I’m beginning to realize that the father I remember isn’t the one Cole seems to know.
CHAPTER 11
The next morning I wake to the familiar sounds of the forest, with the last remnants of sleep still heavy in my bones. For a few precious moments I float in a state of half-alertness, snuggling deeper into the warmth of the blankets, hiding from the dawn. Just as I start slipping under, the squeak of floorboards sends me sitting bolt upright, falling into my body so hard it drives the breath from my lungs.
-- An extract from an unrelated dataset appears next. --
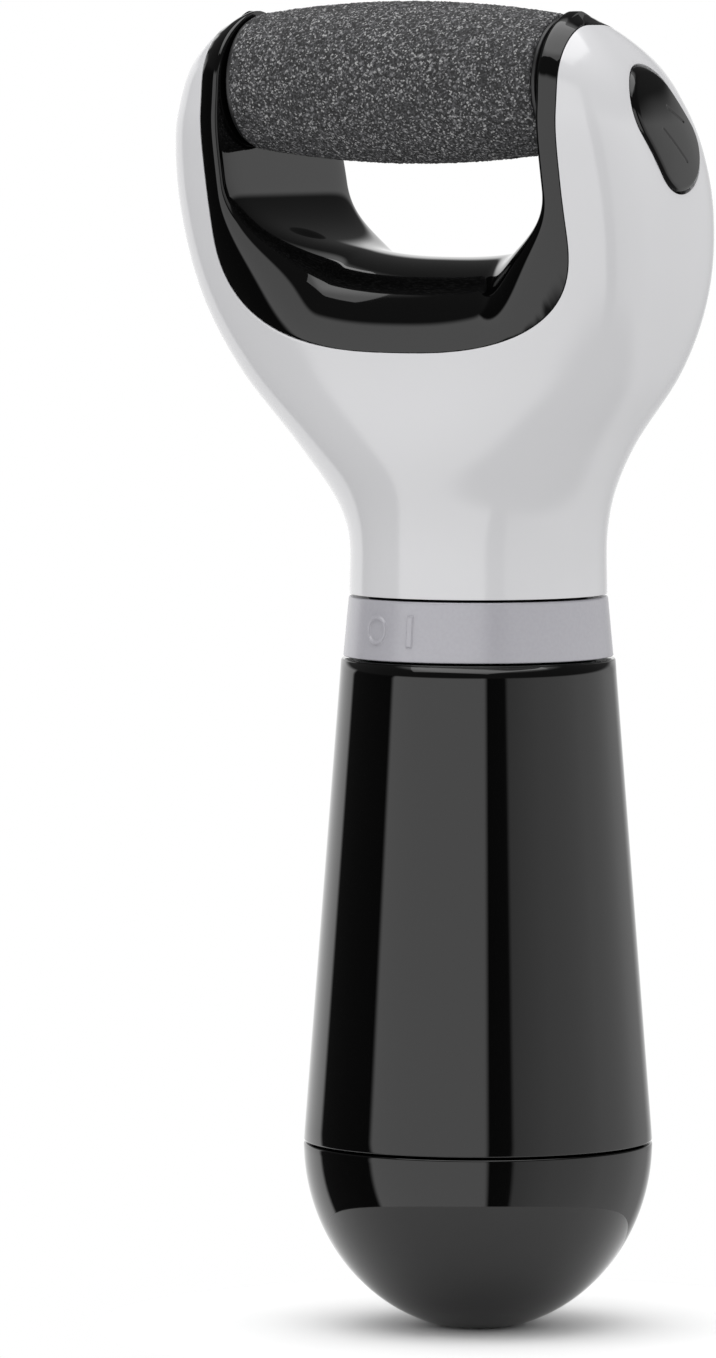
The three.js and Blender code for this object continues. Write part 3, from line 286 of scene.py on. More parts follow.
# %% Outer plastics
gloss_white = finish("gloss_white_moulded_abs", "#C7C7C9", "#C9C9CB", 40.0, 0.12, ior=1.6, spread=0.02)
gloss_black = finish("piano_black_moulded_abs", "#030303", "#040404", 40.0, 0.035, ior=1.5, spread=0.01)
satin_grey = finish("satin_grey_moulded_abs", "#9F9EA4", "#A2A1A7", 0.5, 0.25, ior=1.6, bump_mm=0.002)
print("outer plastics made")


# %% [markdown]
# ## From a grid to a mesh
#
# Each surface comes as arrays of points with rows and columns. One function joins neighbours with four-sided
# faces, leaves out faces that a mask drops, and merges the points that fall together at poles and seams.

# %% Grid mesh
def grid_faces(rows, columns, keep=None):
    """Every cell of the grid as the four numbers of its corners, in turn."""
    number = np.arange(rows * columns).reshape(rows, columns)
    corners = [number[:-1, :-1], number[:-1, 1:], number[1:, 1:], number[1:, :-1]]
    cells = np.stack(corners, axis=-1).reshape(-1, 4)
    return cells if keep is None else cells[keep.reshape(-1)]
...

My father. The vaccine. It all slams into me in a gut-wrenching wave of grief that leaves me trembling. I push the tangled strands of hair from my face, pulling in a breath to steady myself as I take in my surroundings.
I’m on an air mattress on the living-room floor, my legs tangled in a silver Cartaxus sleeping bag Cole gave me when he ordered me to rest. The front door is open, and there’s no trace of the bags and weapons that filled the cabin when I fell asleep. My father’s notes are gone, too. We hauled up all the paper files we could find in the basement to take them with us on our journey. Two tattered cardboard boxes of handwritten notes and a few dozen sticks of memory.
Now they’re gone, and there’s no sign of Cole. My breath catches. Motes of dust rise from the bare floorboards, forming swirling patterns in the air. I scramble out of my sleeping bag and race barefoot through the front door, skidding across the front porch and down the steps to the driveway.
The chill of the morning hits me like a hand across my face. The bare skin on my arms prickles with goosebumps. I spin round, ratcheting up my tech to search for Cole, and find him leaning against his jeep, his arms crossed, smirking at me.
My hand flies to my heart, relief flooding me. ‘Dammit, Cole. I thought you’d taken off with the files.’
His smirk grows into a smile. He’s wearing a black tank top and cargo pants with a teched-up rifle slung across one shoulder. The bandage from last night is gone – the skin across his shoulders that was shredded is now flushed and puckered, but his injuries are healed. His jaw is dusted with a day’s worth of dark stubble that makes him look older, and more interesting, somehow. My eyes linger on him longer than I intend them to.
‘I made you breakfast,’ he says. ‘I want to get on the road this morning.’ He reaches into the open window of the jeep and pulls out a metal flask, tossing it to me. The Cartaxus antlers are stamped on one side, but my name is etched into the other in the careful script I recognize from his sketchbook. I look up to see him swigging from an identical flask. Steam curls from the top when he lowers it.
I turn the flask in my hand, feeling liquid slosh inside it. ‘Did you engrave this?’
‘I don’t want to get them mixed up.’
‘What, you don’t want girl germs?’ I unscrew the top, sniffing it. Coffee and hazelnut. The scent makes my stomach growl. ‘Having spent years studying biochemistry, I can assure you they’re not real.’
‘I’m more worried about you.’ He taps one of the black leylines curved around his face. ‘Agnes said you had hypergenesis, and my tech isn’t always stable. I don’t want to contaminate anything and make you sick.’